Trente-cinq ans après l'article de Bourdieu et Saint Martin sur Le patronat, l'article de François-Xavier Dudouet, Éric Grémont et Hervé Joly présente le champ du pouvoir économique en France à partir des 838 dirigeants des grandes entreprises composant l'indice CAC 40 en 2009. Où en sont aujourd'hui les «  patrons d'État » ? Occupent-ils toujours une position centrale dans la structure de la distribution du pouvoir économique, politique et social ? Dans ce cas, quelles sont les stratégies de reproduction qu'ils ont mises en place pour se maintenir ? Et quelles transformations du champ du pouvoir et du champ des Écoles du pouvoir, cela a-t-il induit ? L'étude met au jour une structure qui oppose dirigeants issus de l'État et dirigeants étrangers, avec au centre les dirigeants français non passés par l'État.

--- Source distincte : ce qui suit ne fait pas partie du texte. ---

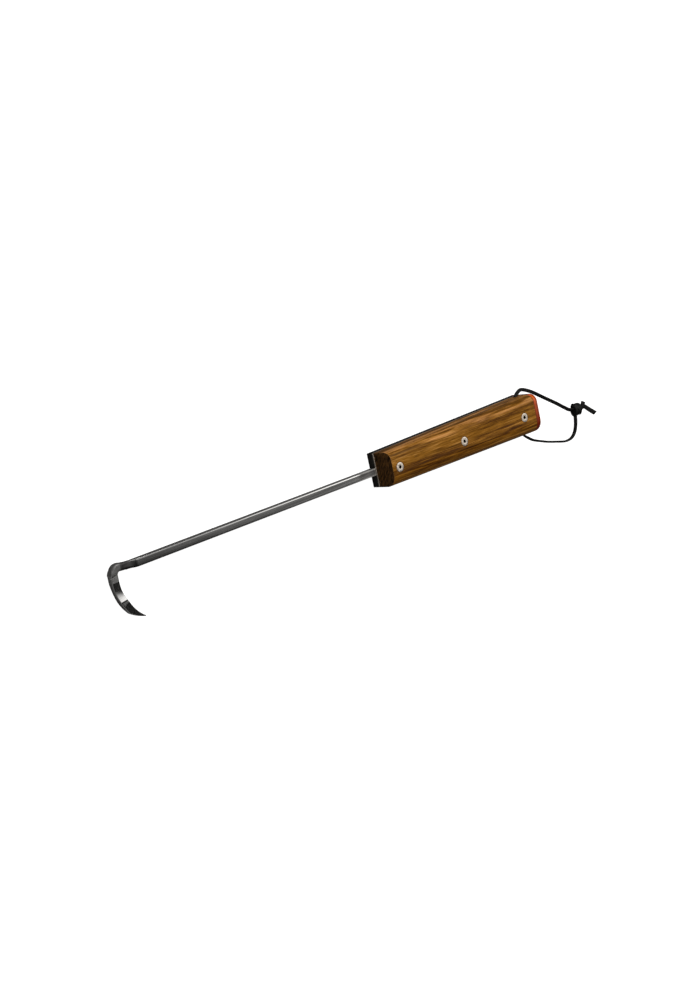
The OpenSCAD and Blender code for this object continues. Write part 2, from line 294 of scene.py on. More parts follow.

Boris Deschanel s'intéresse à un épisode de la construction, par l'État et certains agents économiques, du champ économique et d'un habitus économique. Il prend pour terrain l'analyse des milieux d'affaires dauphinois impliqués dans le secteur du textile dans la seconde moitié du XVIIIe siècle jusqu'à la Révolution. L'auteur montre que loin d'une simple opposition entre le « libéralisme » marchand et le « protectionnisme » étatique, les tensions qu'il observe entre les deux partis se situent dans le positionnement des différents agents vis-à-vis du champ économique, de la construction de ce champ et de leurs évolutions au fil des générations.

Dans un genre très différent, la question de l'autonomisation d'un champ économique est traitée par la contribution de Christophe Pébarthe, portant sur un objet que les sociologues jugeront assez insolite : la sphère des activités productives dans la Grèce antique et sa relation au champ du pouvoir. Appliquée à une société ancienne, cette analyse permet d'envisager autrement la division du travail social et de montrer que la société athénienne ancienne est une société différenciée. Elle présente l'intérêt d'interroger l'universalité du processus de différenciation des activités sociales qui est sous-jacente à l'idée d'autonomisation de champs.

Manuel Schotté s'attache au fonctionnement de l'espace footballistique européen et montre que celui-ci ne relève pas d'une intrusion récente et inéluctable des forces financières qui porteraient atteinte à ce sport. Les investissements marchands dont le football est l'objet sont assujettis à une logique spécifique. L'espace footballistique européen n'est intelligible que si l'on met au jour les luttes symboliques et les enjeux sociaux qui le traversent et qui expliquent la prévalence de la « logique sportive » dans sa structuration.

Marie-France Garcia-Parpet revient sur la genèse des principaux concepts bourdieusiens et se donne pour but d'analyser la sociologie de l'économie chez Pierre Bourdieu. Elle décrit non seulement le contexte de leur construction et leur évolution au fil des œuvres, mais aussi comment leur création destinée à analyser des faits économiques a ensuite permis d'analyser d'autres faits sociaux. S'opposant à une rationalité économique universelle qui s'inscrit dans la nature humaine, l'historicité de l'économie est au premier plan et l'histoire du processus de différenciation aboutit à la constitution d'un jeu spécifique, le champ économique obéissant à ses propres lois. Enfin, loin de se cantonner dans des secteurs marginaux de l'économie, le symbolique est au cœur de l'économie.